Task brief
Check each line of the records for "with"; collect those that have it.

Supplied data
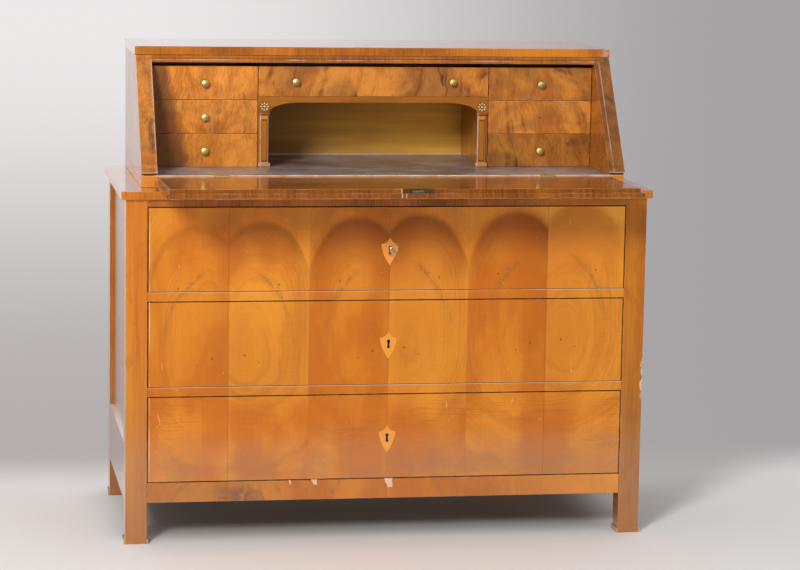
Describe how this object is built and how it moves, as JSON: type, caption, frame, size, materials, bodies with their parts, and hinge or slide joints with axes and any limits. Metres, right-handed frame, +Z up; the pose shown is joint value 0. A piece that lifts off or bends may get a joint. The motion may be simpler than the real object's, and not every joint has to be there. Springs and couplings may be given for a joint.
{
  "type": "slant front secretaire",
  "caption": "Slant-front desk: a chest of long drawers on square posts under a writing case with a hinged fall, fitted small drawers, an open pigeonhole and pilasters.",
  "frame": {"origin": "on the floor, at the middle of the whole desk's width and of its depth with the fall open", "axes": "+X to the right of someone facing the desk's front, +Y from the front to the back, +Z up; the drawer fronts face -Y"},
  "size_m": [1.15, 0.7622, 1.051],
  "materials": {
    "fruitwood": "polished fruitwood",
    "figured_front": "book-matched veneer, french polished",
    "burr_walnut": "burr veneer, french polished",
    "olive_back": "dull dark polish",
    "raw_pine": "bare softwood",
    "maple": "pale inlay, polished",
    "brass": "worn brass",
    "dark_brass": "tarnished brass",
    "gilt": "gilt brass",
    "steel": "dull steel"
  },
  "bodies": {
    "carcase": {"post_front_left": "burr_walnut", "post_front_right": "burr_walnut", "post_back_left": "burr_walnut", "post_back_right": "burr_walnut", "cheek_left": "burr_walnut", "cheek_right": "burr_walnut", "case_top": "burr_walnut", "case_rail": "burr_walnut", "partition_left": "burr_walnut", "partition_right": "burr_walnut", "shelf_apron": "burr_walnut", "side_left": "fruitwood", "side_right": "fruitwood", "bottom_rail": "fruitwood", "divider_lower": "fruitwood", "divider_upper": "fruitwood", "chest_top_rail": "fruitwood", "chest_top": "fruitwood", "bed": "fruitwood", "chest_back": "raw_pine", "case_back": "olive_back", "rosette_left": "gilt", "rosette_right": "gilt", "hinge_fixed_left": "brass", "hinge_fixed_right": "brass"},
    "upper_drawer": {"drawer_upper_front": "figured_front", "drawer_upper_tray": "raw_pine", "drawer_upper_shield": "maple", "drawer_upper_lock": "steel"},
    "middle_drawer": {"drawer_middle_front": "figured_front", "drawer_middle_tray": "raw_pine", "drawer_middle_shield": "maple", "drawer_middle_lock": "steel"},
    "bottom_drawer": {"drawer_bottom_front": "figured_front", "drawer_bottom_tray": "raw_pine", "drawer_bottom_shield": "maple", "drawer_bottom_lock": "steel"},
    "key": {"key": "steel"},
    "upper_bolt": {"upper_bolt": "steel"},
    "fall": {"fall": "burr_walnut", "fall_lock": "dark_brass", "fall_shield": "maple", "hinge_moving_leaf_left": "brass", "hinge_moving_leaf_right": "brass"},
    "fall_bolt": {"fall_bolt": "steel"},
    "centre_small_drawer": {"small_drawer_centre": "burr_walnut", "knob_centre_left": "brass", "knob_centre_right": "brass"},
    "left_lower_small_drawer": {"small_drawer_left_lower": "burr_walnut", "knob_left_lower": "brass"},
    "left_middle_small_drawer": {"small_drawer_left_middle": "burr_walnut", "knob_left_middle": "brass"},
    "left_top_small_drawer": {"small_drawer_left_top": "burr_walnut", "knob_left_top": "brass"},
    "right_lower_small_drawer": {"small_drawer_right_lower": "burr_walnut", "knob_right_lower": "brass"},
    "right_middle_small_drawer": {"small_drawer_right_middle": "burr_walnut"},
    "right_top_small_drawer": {"small_drawer_right_top": "burr_walnut", "knob_right_top": "brass"}
  },
  "joints": [
    {"name": "fall_hinge", "type": "hinge", "parent": "carcase", "child": "fall", "pos_m": [0, -0.09294, 0.7835], "axis": [1, 0, 0], "range_deg": [-125, 0]},
    {"name": "upper_drawer_slide", "type": "slide", "parent": "carcase", "child": "upper_drawer", "axis": [0, -1, 0], "range_m": [0, 0.36]},
    {"name": "middle_drawer_slide", "type": "slide", "parent": "carcase", "child": "middle_drawer", "axis": [0, -1, 0], "range_m": [0, 0.36]},
    {"name": "bottom_drawer_slide", "type": "slide", "parent": "carcase", "child": "bottom_drawer", "axis": [0, -1, 0], "range_m": [0, 0.36]},
    {"name": "key_turn", "type": "hinge", "parent": "upper_drawer", "child": "key", "pos_m": [0, -0.15394, 0.637], "axis": [0, -1, 0], "range_deg": [0, 90]},
    {"name": "upper_bolt_slide", "type": "slide", "parent": "upper_drawer", "child": "upper_bolt", "axis": [0, 0, 1], "range_m": [0, 0.008]},
    {"name": "fall_bolt_slide", "type": "slide", "parent": "fall", "child": "fall_bolt", "axis": [0, -0.9999, 0.014], "range_m": [0, 0.01]},
    {"name": "centre_small_drawer_slide", "type": "slide", "parent": "carcase", "child": "centre_small_drawer", "axis": [0, -1, 0], "range_m": [0, 0.17]},
    {"name": "left_lower_small_drawer_slide", "type": "slide", "parent": "carcase", "child": "left_lower_small_drawer", "axis": [0, -1, 0], "range_m": [0, 0.17]},
    {"name": "left_middle_small_drawer_slide", "type": "slide", "parent": "carcase", "child": "left_middle_small_drawer", "axis": [0, -1, 0], "range_m": [0, 0.17]},
    {"name": "left_top_small_drawer_slide", "type": "slide", "parent": "carcase", "child": "left_top_small_drawer", "axis": [0, -1, 0], "range_m": [0, 0.17]},
    {"name": "right_lower_small_drawer_slide", "type": "slide", "parent": "carcase", "child": "right_lower_small_drawer", "axis": [0, -1, 0], "range_m": [0, 0.17]},
    {"name": "right_middle_small_drawer_slide", "type": "slide", "parent": "carcase", "child": "right_middle_small_drawer", "axis": [0, -1, 0], "range_m": [0, 0.17]},
    {"name": "right_top_small_drawer_slide", "type": "slide", "parent": "carcase", "child": "right_top_small_drawer", "axis": [0, -1, 0], "range_m": [0, 0.17]}
  ],
  "couplings": [
    {"joint": "key_turn", "follows": "upper_bolt_slide", "rad_per_m": 196.35}
  ]
}
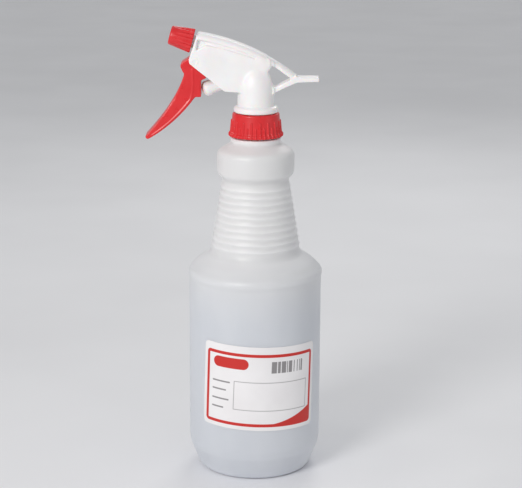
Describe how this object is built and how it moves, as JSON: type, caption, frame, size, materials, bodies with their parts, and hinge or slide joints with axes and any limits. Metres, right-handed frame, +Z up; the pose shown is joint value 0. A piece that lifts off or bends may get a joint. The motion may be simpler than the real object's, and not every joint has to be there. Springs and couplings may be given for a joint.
{
  "type": "trigger spray bottle",
  "caption": "Round ribbed-neck spray bottle with a white trigger sprayer head, red trigger, screw collar and adjustable nozzle, and a blank write-in label.",
  "frame": {"origin": "on the bottle's axis, on the plane that the base ring stands on", "axes": "+Z up along the bottle's axis; -X is the way the nozzle and the trigger face; +Y completes the right-handed frame, and the label is centred near -Y"},
  "size_m": [0.1113, 0.085, 0.2849],
  "materials": {
    "bottle_plastic": "satin blow-moulded polyethylene",
    "label_paper": "matt white film with a red border",
    "red_plastic": "semi-gloss moulded polypropylene",
    "white_plastic": "semi-gloss moulded polypropylene",
    "tube_plastic": "smooth extruded polyethylene",
    "seal_rubber": "moulded elastomer",
    "steel": "drawn stainless wire"
  },
  "bodies": {
    "bottle_body": {"bottle": "bottle_plastic", "front_label": "label_paper"},
    "head_carrier": {"gasket": "seal_rubber"},
    "head": {"pump_body": "white_plastic", "shroud": "white_plastic", "barrel_plug": "white_plastic", "dip_tube": "tube_plastic", "tube_holder": "tube_plastic", "pivot_pin": "steel", "return_spring": "steel", "valve_spring": "steel", "swirl_insert": "white_plastic"},
    "collar": {"closure_nut": "red_plastic"},
    "ball": {"inlet_ball": "steel"},
    "plunger": {"piston": "white_plastic", "piston_seal": "seal_rubber", "vent_seal": "seal_rubber"},
    "lever": {"trigger": "red_plastic"},
    "outlet": {"discharge_valve": "seal_rubber"},
    "nozzle_carrier": {"nozzle_seal": "seal_rubber"},
    "nozzle": {"nozzle_cap": "red_plastic"}
  },
  "joints": [
    {"name": "head_lift", "type": "slide", "parent": "bottle_body", "child": "head_carrier", "axis": [0, 0, 1], "range_m": [0, 0.00528]},
    {"name": "head_swivel", "type": "hinge", "parent": "head_carrier", "child": "head", "pos_m": [0, 0, 0.228], "axis": [0, 0, 1], "continuous": true},
    {"name": "nut_turn", "type": "hinge", "parent": "head_carrier", "child": "collar", "pos_m": [0, 0, 0.22], "axis": [0, 0, 1], "range_deg": [0, 450]},
    {"name": "inlet_lift", "type": "slide", "parent": "head", "child": "ball", "axis": [0, 0, 1], "range_m": [0, 0.0015]},
    {"name": "trigger_pull", "type": "hinge", "parent": "head", "child": "lever", "pos_m": [-0.0379, 0, 0.2636], "axis": [0, -1, 0], "range_deg": [0, 24], "stiffness_Nm_per_rad": 0.25, "springref_deg": -20.05},
    {"name": "piston_stroke", "type": "slide", "parent": "head", "child": "plunger", "axis": [0.9336, 0, 0.3584], "range_m": [0, 0.0078], "deforming": ["return_spring"]},
    {"name": "outlet_lift", "type": "slide", "parent": "head", "child": "outlet", "axis": [-0.9659, 0, 0.2588], "range_m": [0, 0.0012], "stiffness_N_per_m": 60, "springref_m": -0.003, "deforming": ["valve_spring"]},
    {"name": "nozzle_advance", "type": "slide", "parent": "head", "child": "nozzle_carrier", "axis": [-0.9659, 0, 0.2588], "range_m": [0, 0.0024]},
    {"name": "nozzle_turn", "type": "hinge", "parent": "nozzle_carrier", "child": "nozzle", "pos_m": [-0.0388, 0, 0.2755], "axis": [-0.9659, 0, 0.2588], "range_deg": [0, 360]}
  ],
  "couplings": [
    {"joint": "nut_turn", "follows": "head_lift", "rad_per_m": 1485.4},
    {"joint": "piston_stroke", "follows": "trigger_pull", "m_per_rad": 0.01815},
    {"joint": "nozzle_turn", "follows": "nozzle_advance", "rad_per_m": 2617.9}
  ]
}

The output
Describe how this object is built and how it moves, as JSON: type, caption, frame, size, materials, bodies with their parts, and hinge or slide joints with axes and any limits. Metres, right-handed frame, +Z up; the pose shown is joint value 0. A piece that lifts off or bends may get a joint. The motion may be simpler than the real object's, and not every joint has to be there. Springs and couplings may be given for a joint.
  "caption": "Slant-front desk: a chest of long drawers on square posts under a writing case with a hinged fall, fitted small drawers, an open pigeonhole and pilasters.",
  "frame": {"origin": "on the floor, at the middle of the whole desk's width and of its depth with the fall open", "axes": "+X to the right of someone facing the desk's front, +Y from the front to the back, +Z up; the drawer fronts face -Y"},
Describe how this object is built and how it moves, as JSON: type, caption, frame, size, materials, bodies with their parts, and hinge or slide joints with axes and any limits. Metres, right-handed frame, +Z up; the pose shown is joint value 0. A piece that lifts off or bends may get a joint. The motion may be simpler than the real object's, and not every joint has to be there. Springs and couplings may be given for a joint.
  "caption": "Round ribbed-neck spray bottle with a white trigger sprayer head, red trigger, screw collar and adjustable nozzle, and a blank write-in label.",
    "label_paper": "matt white film with a red border",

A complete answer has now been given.